Tour de France riders in front of the Louvre Pyramid and Museum in Paris, France, during the 2020 race
© Martin Bureau/AFP via Getty Image
Grand finish of Le Tour
After a three-week jaunt around France, cycling's most prestigious race concludes today with a triumphant procession into Paris before a sprint finish on the iconic Champs-Élysées. The 21st and final stage of this year's Tour de France—the 108th edition of the famous event—begins in Chatou, a town in the western suburbs of Paris along the River Seine.
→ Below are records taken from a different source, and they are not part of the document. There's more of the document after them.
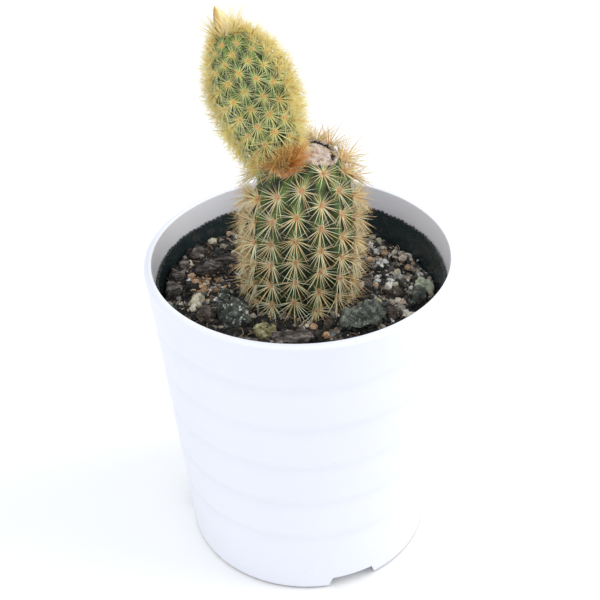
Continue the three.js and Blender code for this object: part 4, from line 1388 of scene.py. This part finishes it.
def make_offset():
    """The ribbed skin of the offset, from its root inside the main stem to its tip."""
    surface, colours, s = Offset(), sizes("colours"), sizes("offset")
    rows, columns, last = 190, 16 * 14, 0.985
    rings, crests = stem_rings(surface, 0.0, last, rows, columns)
    turns = np.linspace(0, math.tau, columns, endpoint=False)
    neck = surface.centre(0) - surface.axis * s.root * 0.75
    rings.insert(0, ring_at(neck, surface.axis, turns, np.full(columns, s.radius * 0.42)))
    crests.insert(0, crests[0] * 0)
    foot = surface.centre(0) - surface.axis * s.root
    made = skinned("offset_skin", rings, crests, foot, surface.centre(1), 0.08 * MM, 400)
    shaded_below, bright_above = 0.160, 0.205
    finish = skin("Offset skin", tuple(colours.offset), tuple(colours.offset_furrow_shade), 170,
                  shaded_below, bright_above)
    return finish_piece(made, "offset_skin", finish, "offset_stem")


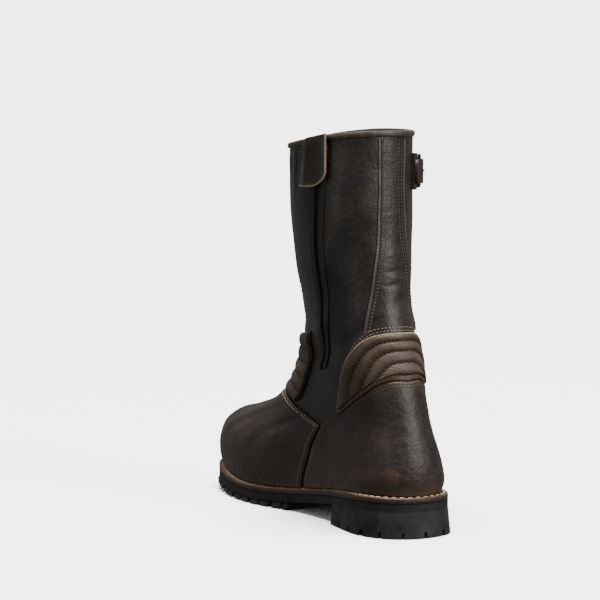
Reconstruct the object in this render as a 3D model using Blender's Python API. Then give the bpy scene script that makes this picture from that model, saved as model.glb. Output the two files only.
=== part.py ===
"""Right motorcycle boot, standing empty on its lugged sole.

Metres. The toe points along +Y, the outer (lateral) side is +X, the inner (medial)
side is -X, and the floor is Z = 0. The origin is the middle of the heel's tread.

The foot and shaft are one surface, made of hoops that run from the back of the boot to
its front. A point on it is named by a hoop number and a turn, the angle round the hoop
from the back seam, positive on the outer side. Every panel is a shell on that surface.
"""
import math
from collections import namedtuple

import bmesh
import bpy
import numpy as np

MM = 0.001

# The foot and the shaft
LENGTH = 305 * MM
HEEL_BACK = 42 * MM
HEEL_WIDTH = 77 * MM
WAIST_WIDTH = 76 * MM
BALL_WIDTH = 108.5 * MM
HEEL_SEAT = 30.5 * MM
FOREFOOT_SEAT = 14.8 * MM
TOE_SPRING = 9 * MM
INSTEP_HEIGHT = 148 * MM
ANKLE_HEIGHT = 163 * MM
BACK_HEIGHT = 298 * MM
FRONT_HEIGHT = 292 * MM
SIDE_HEIGHT = (BACK_HEIGHT + FRONT_HEIGHT) / 2
COLLAR_TWIST = 8 * MM
SHAFT_WIDTH = 86 * MM
ANKLE_WIDTH = 67 * MM
SHAFT_LEAN = 8 * MM

# Leather, welt and clearances
WALL = 2.4 * MM
PANEL = 1.6 * MM
GAP = 0.35 * MM
PANEL_GAP = 0.65 * MM
WELT_THICK = 4.4 * MM
WELT_REACH = 7.5 * MM
WELT_INSET = 2.4 * MM
UPPER_INSET = 8.4 * MM
INSOLE_THICK = 7 * MM
INSOLE_CLEAR = 2.4 * MM
COLLAR_ROLL = 5 * MM
COLLAR_OUT = 1.5 * MM

# Rubber
SHEET_THICK = 6 * MM
SIDE_FLARE = 2 * MM
LUG_LENGTH = 31 * MM
TOE_LUG_LENGTH = 38 * MM
TOE_FOCUS = 0.80
LUG_PITCH = 13.4 * MM
TOE_LUG_PITCH = 18.5 * MM
TOE_LUGS_START = 0.90
LUG_SINK = 1 * MM
SLOT = 2.1 * MM
WIDE_SLOT = 3.8 * MM
DIAMOND = 6.2 * MM
TREAD_END_MEDIAL = 0.505
TREAD_END_LATERAL = 0.48
STUD_SIZE = 15 * MM
BREAST = 38 * MM
BREAST_BOW = 7 * MM
HEEL_LUG_LENGTH = 27 * MM
HEEL_LUG_PITCH = 18 * MM
HEEL_LUG_DEPTH = 4.6 * MM
HEEL_FOCUS = 12 * MM
HEEL_MOAT = 1.6 * MM
HEEL_OVAL_WIDTH = 22 * MM
HEEL_OVAL_LENGTH = 30 * MM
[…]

Tour tradition dictates the overall race leader isn't challenged on the last day, so it starts out as a victory parade for the champion-elect, who will be wearing a yellow jersey, posing for pictures, and sipping a glass of champagne along the route. But when the riders reach the heart of Paris, the pace picks up as they dash along the Champs-Élysées, a tree-lined promenade often described as the 'most beautiful avenue in the world.'
The peloton—a large group of riders bunched together—enters the Champs-Élysées via the courtyards of the Louvre Palace, passing directly by its famous glass pyramid, as shown on our homepage. They then complete an eight-lap circuit, which takes them on a sightseeing tour around the Arc de Triomphe, past the Tuileries Garden, across the Place de la Concorde—the largest square in Paris—and back up the cobblestones of the Champs-Élysées, which is French for 'Elysian Fields,' the final resting place for heroes from Greek mythology. Quite the place then to finish a relentless race that covers more than 2,000 miles and includes brutal climbs in the Alps and the Pyrenees. Chapeau!